- [Directive]:
Using the data that follows, return exactly the lines from the one that contains "inside wall. */" through the one that contains "cad_parts[node].hide_render = cad_parts[node].hide_viewport", ends included.

- [Dataset content]:
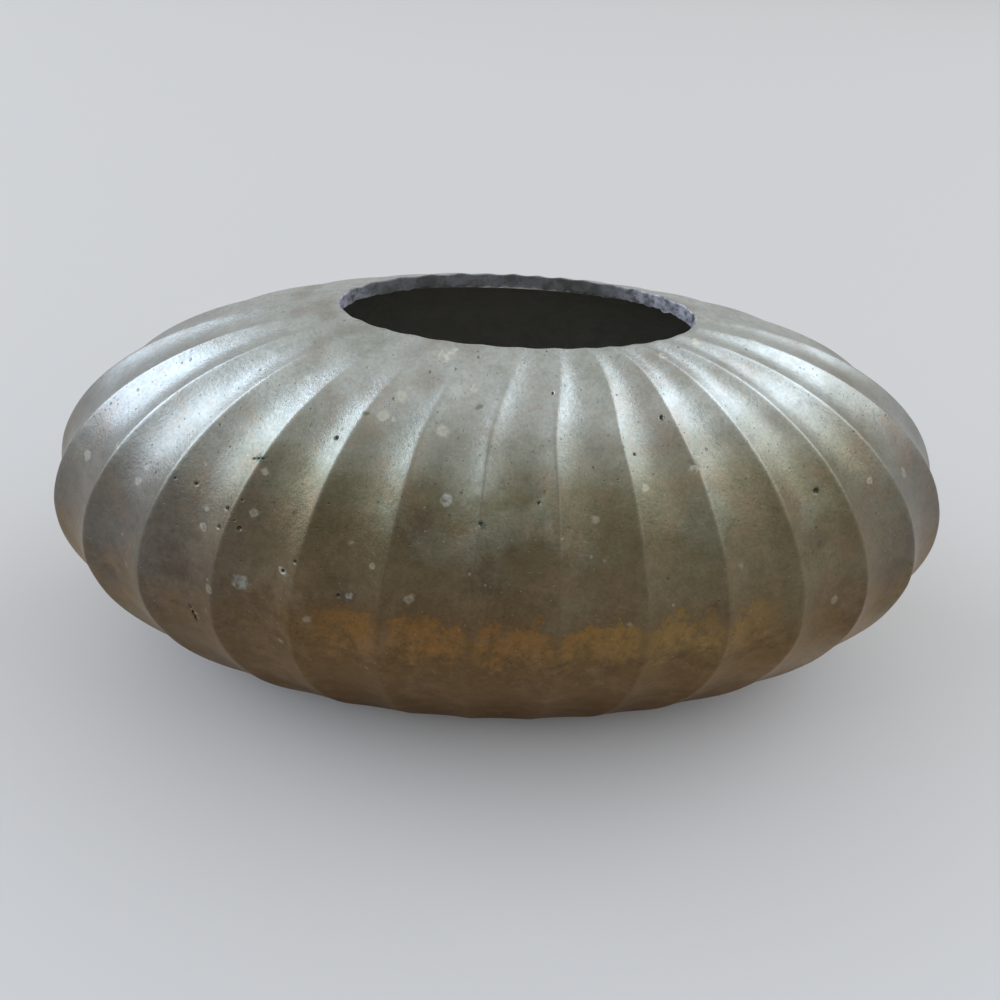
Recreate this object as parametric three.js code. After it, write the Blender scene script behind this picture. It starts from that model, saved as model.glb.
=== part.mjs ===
// A squat oval brass vase with hollow flutes all round, cast as two heavy shells and brazed at the waist.
// The lower shell's spigot stands in a rebate of the upper shell, the two meet on a flat shelf behind the
// flutes, and a ring of brazing brass fills the groove that is left above the spigot.
// Millimetres, +Z up, +X along the vase's length. The origin is the middle of the face that it stands on.
import * as THREE from 'three';
import { toCreasedNormals } from 'three/addons/utils/BufferGeometryUtils.js';

// Overall sizes, over the ridges between the flutes
const LENGTH = 280;
const DEPTH = 144;
const WAIST_HEIGHT = 58;
const SHOULDER_RISE = 65.5;
const MOUTH_LENGTH = 98;
const MOUTH_DEPTH = 46;
const BASE_LENGTH = 196;
const BASE_DEPTH = 89;

// How the body draws in from the waist, seen from the front and from the end. A power of 2 is a circle's
// arc and a lower one is more pointed. Reach is how much of the curve's quarter turn is used: 1 ends level.
const SHOULDER_FRONT_CURVE = { power: 1.94, reach: 0.991 };
const SHOULDER_END_CURVE = { power: 1.65, reach: 0.96 };
const UNDERSIDE_FRONT_CURVE = { power: 1.94, reach: 0.78 };
const UNDERSIDE_END_CURVE = { power: 1.65, reach: 0.757 };

// Flutes: shallow hollows that meet in sharp ridges, evenly spaced round the waist
const FLUTES = 30;
const FLUTE_DEPTH = 2.4;
const RIM_FLUTE_DEPTH = 0.4;

// Castings: the wall behind a flute's deepest line, the mouth's inner face and the floor
const WALL = 3.8;
const LIP_HEIGHT = 4.2;
const FLOOR = 4.5;

// Waist joint
const SHELF_WIDTH = 1.9;
const SPIGOT_RISE = 3;
const BRAZE_RISE = 1.2;
const BRAZE_BEAD = 0.8;
const BRAZE_ROUNDING = 0.3;
const JOINT_CLEARANCE = 0.3;

// Facets
const STEPS_PER_FLUTE = 4;
const SHOULDER_STEPS = 12;
const UNDERSIDE_STEPS = 8;
const HOLLOW_STEPS = 6;
const CREASE_ANGLE = THREE.MathUtils.degToRad(20);

const RIM_HEIGHT = WAIST_HEIGHT + SHOULDER_RISE;
const SHELF_INSET = FLUTE_DEPTH + SHELF_WIDTH;
const SPIGOT_INSET = SHELF_INSET + JOINT_CLEARANCE;
const WALL_INSET = FLUTE_DEPTH + WALL;
const SPIGOT_TOP = WAIST_HEIGHT + SPIGOT_RISE;
const REBATE_TOP = SPIGOT_TOP + BRAZE_RISE;

const UPPER_BRASS = new THREE.MeshStandardMaterial({ color: 0x8f8a7c, roughness: 0.42, metalness: 1 });
const LOWER_BRASS = new THREE.MeshStandardMaterial({ color: 0x8a7350, roughness: 0.48, metalness: 1 });
const BRAZING_BRASS = new THREE.MeshStandardMaterial({ color: 0xb8893f, roughness: 0.6, metalness: 1 });

/** Places round the vase: each has its angle, and how far down its flute it lies, 0 on a ridge. */
function makeColumns() {
  const waistLine = new THREE.EllipseCurve(0, 0, LENGTH / 2, DEPTH / 2);
  waistLine.arcLengthDivisions = 3600;
  const count = FLUTES * STEPS_PER_FLUTE;
  return Array.from({ length: count }, (_, i) => {
    const across = (i % STEPS_PER_FLUTE) / STEPS_PER_FLUTE;
    return {
      angle: 2 * Math.PI * waistLine.getUtoTmapping(i / count),
      sink: 4 * across * (1 - across),
    };
  });
}

const COLUMNS = makeColumns();

/** Height left on a superellipse's arc after a share t of its width. */
const arc = (t, { power, reach }) => (1 - (reach * t) ** power) ** (1 / power);

/** Share of the way in from the waist, at a share t of the height to the rim or the base. */
const drawnIn = (t, curve) => (1 - arc(t, curve)) / (1 - arc(1, curve));

/** How fast drawnIn grows with t. It is 0 at the waist, where the wall stands upright. */
function drawnInRate(t, curve) {
  const { power, reach } = curve;
  return (reach * (reach * t) ** (power - 1) * arc(t, curve) ** (1 - power)) / (1 - arc(1, curve));
}

/** The oval through the ridges at height z: its half axes, and how they change with height. */
function ridgeOval(z) {
  const upper = z >= WAIST_HEIGHT;
  const rise = upper ? SHOULDER_RISE : -WAIST_HEIGHT;
  const t = (z - WAIST_HEIGHT) / rise;
  const front = upper ? SHOULDER_FRONT_CURVE : UNDERSIDE_FRONT_CURVE;
  const end = upper ? SHOULDER_END_CURVE : UNDERSIDE_END_CURVE;
  const insetX = (LENGTH - (upper ? MOUTH_LENGTH : BASE_LENGTH)) / 2;
  const insetY = (DEPTH - (upper ? MOUTH_DEPTH : BASE_DEPTH)) / 2;
  return {
    x: LENGTH / 2 - insetX * drawnIn(t, front),
    y: DEPTH / 2 - insetY * drawnIn(t, end),
    rateX: (-insetX * drawnInRate(t, front)) / rise,
    rateY: (-insetY * drawnInRate(t, end)) / rise,
  };
}

/** Depth of the flutes at height z: they shrink with their width to the rim, and run out at the base. */
function fluteDepth(z) {
  if (z < WAIST_HEIGHT) return (FLUTE_DEPTH * z) / WAIST_HEIGHT;
  const width = (2 * ridgeOval(z).x - MOUTH_LENGTH) / (LENGTH - MOUTH_LENGTH);
  return RIM_FLUTE_DEPTH + (FLUTE_DEPTH - RIM_FLUTE_DEPTH) * width;
}

/** Point at one angle round the vase, set in square to the ridge surface at height z. */
function wallPoint(angle, z, inset) {
  const oval = ridgeOval(z);
  const cos = Math.cos(angle);
  const sin = Math.sin(angle);
  const lean = oval.x * oval.rateY * sin * sin + oval.y * oval.rateX * cos * cos;
  const outward = new THREE.Vector3(oval.y * cos, oval.x * sin, -lean).normalize();
  return new THREE.Vector3(oval.x * cos, oval.y * sin, z).addScaledVector(outward, -inset);
}

/** Ring round the outside at height z, pressed into the flutes. */
const flutedRing = (z) => COLUMNS.map(({ angle, sink }) => wallPoint(angle, z, sink * fluteDepth(z)));

/** Smooth ring round the inside, one wall behind the flutes' deepest line at height z. */
const hollowRing = (z) => COLUMNS.map(({ angle }) => wallPoint(angle, z, fluteDepth(z) + WALL));

/** Smooth level ring at height z, set in from the ridges at another height. */
const levelRing = (ridgeHeight, inset, z) => (
  COLUMNS.map(({ angle }) => wallPoint(angle, ridgeHeight, inset).setZ(z))
);

/** Smooth ring of the waist joint, at a stated inset from the ridges of the waist. */
const jointRing = (inset, z) => levelRing(WAIST_HEIGHT, inset, z);

/** A ring shrunk to one point on the axis, which closes a floor. */
const pole = (z) => [new THREE.Vector3(0, 0, z)];

/** Evenly turned steps of a quarter turn, from 0 at the first to 1 at the last. */
const quarterTurn = (steps) => Array.from({ length: steps + 1 }, (_, i) => Math.sin((i / steps) * (Math.PI / 2)));

/** Closed body through rings listed up the outside, over the top and down the inside. */
function loft(rings) {
  const points = rings.flat();
  const starts = rings.map((_, i) => rings.slice(0, i).reduce((sum, ring) => sum + ring.length, 0));
  const index = [];
  rings.forEach((ring, i) => {
    const next = (i + 1) % rings.length;
    const above = rings[next];
    for (let column = 0; column < COLUMNS.length; column += 1) {
      const after = (column + 1) % COLUMNS.length;
      const a = starts[i] + (column % ring.length);
      const b = starts[i] + (after % ring.length);
      const c = starts[next] + (after % above.length);
      const d = starts[next] + (column % above.length);
      if (a !== b) index.push(a, b, c);
      if (c !== d) index.push(a, c, d);
    }
  });
  const geometry = new THREE.BufferGeometry().setFromPoints(points);
  geometry.setIndex(index);
  return toCreasedNormals(geometry, CREASE_ANGLE);
}

/** Shoulder casting: fluted outside up to the mouth, the lip's upright face, the hollow and the rebate. */
function makeUpperShell() {
  const outside = quarterTurn(SHOULDER_STEPS).map((t) => flutedRing(WAIST_HEIGHT + SHOULDER_RISE * t));
  const inside = quarterTurn(HOLLOW_STEPS)
    .slice(1, -1)
    .map((t) => hollowRing(WAIST_HEIGHT + SHOULDER_RISE * t))
    .reverse();
  return loft([
    ...outside,
    levelRing(RIM_HEIGHT, 0, RIM_HEIGHT - LIP_HEIGHT),
    ...inside,
    levelRing(REBATE_TOP, fluteDepth(REBATE_TOP) + WALL, REBATE_TOP),
    jointRing(SHELF_INSET, REBATE_TOP),
    jointRing(SHELF_INSET, WAIST_HEIGHT),
  ]);
}

/** Bowl casting: flat standing face, fluted outside up to the waist, the spigot, the hollow and the floor. */
function makeLowerShell() {
  const outside = quarterTurn(UNDERSIDE_STEPS)
    .map((t) => flutedRing(WAIST_HEIGHT * (1 - t)))
    .reverse();
  const inside = quarterTurn(HOLLOW_STEPS)
    .slice(1)
    .map((t) => hollowRing(WAIST_HEIGHT * (1 - t)))
    .map((ring) => ring.map((point) => point.setZ(Math.max(point.z, FLOOR))));
  return loft([
    pole(0),
    ...outside,
    jointRing(SPIGOT_INSET, WAIST_HEIGHT),
    jointRing(SPIGOT_INSET, SPIGOT_TOP),
    jointRing(WALL_INSET, SPIGOT_TOP),
    jointRing(WALL_INSET, WAIST_HEIGHT),
    ...inside,
    pole(FLOOR),
  ]);
}

/** Brazing brass in the groove over the spigot, with a rounded bead standing proud of the inside wall. */
function makeBrazeRing() {
  const bead = WALL_INSET + BRAZE_BEAD;
  return loft([
    jointRing(SPIGOT_INSET, SPIGOT_TOP),
    jointRing(SPIGOT_INSET, REBATE_TOP),
    jointRing(bead - 2 * BRAZE_ROUNDING, REBATE_TOP),
    jointRing(bead, REBATE_TOP - BRAZE_ROUNDING),
    jointRing(bead, SPIGOT_TOP + BRAZE_ROUNDING),
    jointRing(bead - 2 * BRAZE_ROUNDING, SPIGOT_TOP),
  ]);
}

function namedMesh(name, geometry, material) {
  const mesh = new THREE.Mesh(geometry, material);
  mesh.name = name;
  return mesh;
}

const vase = new THREE.Group();
vase.add(
  namedMesh('upper_shell', makeUpperShell(), UPPER_BRASS),
  namedMesh('lower_shell', makeLowerShell(), LOWER_BRASS),
  namedMesh('braze_ring', makeBrazeRing(), BRAZING_BRASS),
);

export default vase;
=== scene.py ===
"""Looks of the oval fluted brass vase, built round its packed shells.

Each shell is a sheet rolled up into a drum, with one row per ring, and every row is then pressed to its
fluted oval. Flaws of the casting are struck into the finished wall. Metres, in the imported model's frame.
Places round the vase are counted in flutes from the ridge at the +X end: the middle of the front is 22.5.
"""

import math

import bmesh
import bpy
import numpy as np
from mathutils import Matrix, Vector
from mathutils.kdtree import KDTree


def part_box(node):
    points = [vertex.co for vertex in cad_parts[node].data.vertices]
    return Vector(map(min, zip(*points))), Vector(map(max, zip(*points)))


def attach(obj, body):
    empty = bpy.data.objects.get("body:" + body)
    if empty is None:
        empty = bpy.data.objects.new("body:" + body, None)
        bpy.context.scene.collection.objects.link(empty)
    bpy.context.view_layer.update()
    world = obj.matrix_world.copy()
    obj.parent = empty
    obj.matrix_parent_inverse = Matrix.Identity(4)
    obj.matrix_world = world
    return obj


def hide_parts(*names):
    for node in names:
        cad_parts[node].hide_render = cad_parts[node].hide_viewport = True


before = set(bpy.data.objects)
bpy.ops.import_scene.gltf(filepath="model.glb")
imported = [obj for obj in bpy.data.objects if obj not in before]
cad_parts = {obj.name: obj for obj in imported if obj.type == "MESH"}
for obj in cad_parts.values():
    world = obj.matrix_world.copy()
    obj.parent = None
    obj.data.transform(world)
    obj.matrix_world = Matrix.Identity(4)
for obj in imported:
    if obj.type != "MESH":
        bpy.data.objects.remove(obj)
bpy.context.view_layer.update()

MM = 0.001

# The body's sizes over its ridges, as the castings have them
LENGTH = 280 * MM
DEPTH = 144 * MM
MOUTH_LENGTH = 98 * MM
MOUTH_DEPTH = 46 * MM
BASE_LENGTH = 196 * MM
BASE_DEPTH = 89 * MM
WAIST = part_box("upper_shell")[0].z
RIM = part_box("upper_shell")[1].z
FLUTES = 30
FLUTE_DEPTH = 2.4 * MM
RIM_FLUTE_DEPTH = 0.3 * MM  # worn down from the casting's 0.4
WALL = 3.8 * MM
LIP_HEIGHT = 4.2 * MM
FLOOR = 4.5 * MM

# How the body draws in from the waist: its rise, its curves seen from the front and the end, its last oval
SHOULDER = {
    "rise": RIM - WAIST,
    "front": (1.94, 0.991),
    "end": (1.65, 0.96),
    "oval": (MOUTH_LENGTH, MOUTH_DEPTH),
}
UNDERSIDE = {
    "rise": -WAIST,
    "front": (1.94, 0.78),
    "end": (1.65, 0.757),
    "oval": (BASE_LENGTH, BASE_DEPTH),
}

# The joint behind the waist
SHELF_WIDTH = 1.9 * MM
JOINT_CLEARANCE = 0.3 * MM
SPIGOT_RISE = 3 * MM
BRAZE_RISE = 1.2 * MM
BRAZE_BEAD = 0.8 * MM
SHELF_INSET = FLUTE_DEPTH + SHELF_WIDTH
SPIGOT_INSET = SHELF_INSET + JOINT_CLEARANCE
WALL_INSET = FLUTE_DEPTH + WALL
SPIGOT_TOP = WAIST + SPIGOT_RISE
REBATE_TOP = SPIGOT_TOP + BRAZE_RISE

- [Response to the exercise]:
/** Brazing brass in the groove over the spigot, with a rounded bead standing proud of the inside wall. */
function makeBrazeRing() {
  const bead = WALL_INSET + BRAZE_BEAD;
  return loft([
    jointRing(SPIGOT_INSET, SPIGOT_TOP),
    jointRing(SPIGOT_INSET, REBATE_TOP),
    jointRing(bead - 2 * BRAZE_ROUNDING, REBATE_TOP),
    jointRing(bead, REBATE_TOP - BRAZE_ROUNDING),
    jointRing(bead, SPIGOT_TOP + BRAZE_ROUNDING),
    jointRing(bead - 2 * BRAZE_ROUNDING, SPIGOT_TOP),
  ]);
}

function namedMesh(name, geometry, material) {
  const mesh = new THREE.Mesh(geometry, material);
  mesh.name = name;
  return mesh;
}

const vase = new THREE.Group();
vase.add(
  namedMesh('upper_shell', makeUpperShell(), UPPER_BRASS),
  namedMesh('lower_shell', makeLowerShell(), LOWER_BRASS),
  namedMesh('braze_ring', makeBrazeRing(), BRAZING_BRASS),
);

export default vase;
=== scene.py ===
"""Looks of the oval fluted brass vase, built round its packed shells.

Each shell is a sheet rolled up into a drum, with one row per ring, and every row is then pressed to its
fluted oval. Flaws of the casting are struck into the finished wall. Metres, in the imported model's frame.
Places round the vase are counted in flutes from the ridge at the +X end: the middle of the front is 22.5.
"""

import math

import bmesh
import bpy
import numpy as np
from mathutils import Matrix, Vector
from mathutils.kdtree import KDTree


def part_box(node):
    points = [vertex.co for vertex in cad_parts[node].data.vertices]
    return Vector(map(min, zip(*points))), Vector(map(max, zip(*points)))


def attach(obj, body):
    empty = bpy.data.objects.get("body:" + body)
    if empty is None:
        empty = bpy.data.objects.new("body:" + body, None)
        bpy.context.scene.collection.objects.link(empty)
    bpy.context.view_layer.update()
    world = obj.matrix_world.copy()
    obj.parent = empty
    obj.matrix_parent_inverse = Matrix.Identity(4)
    obj.matrix_world = world
    return obj


def hide_parts(*names):
    for node in names:
        cad_parts[node].hide_render = cad_parts[node].hide_viewport = True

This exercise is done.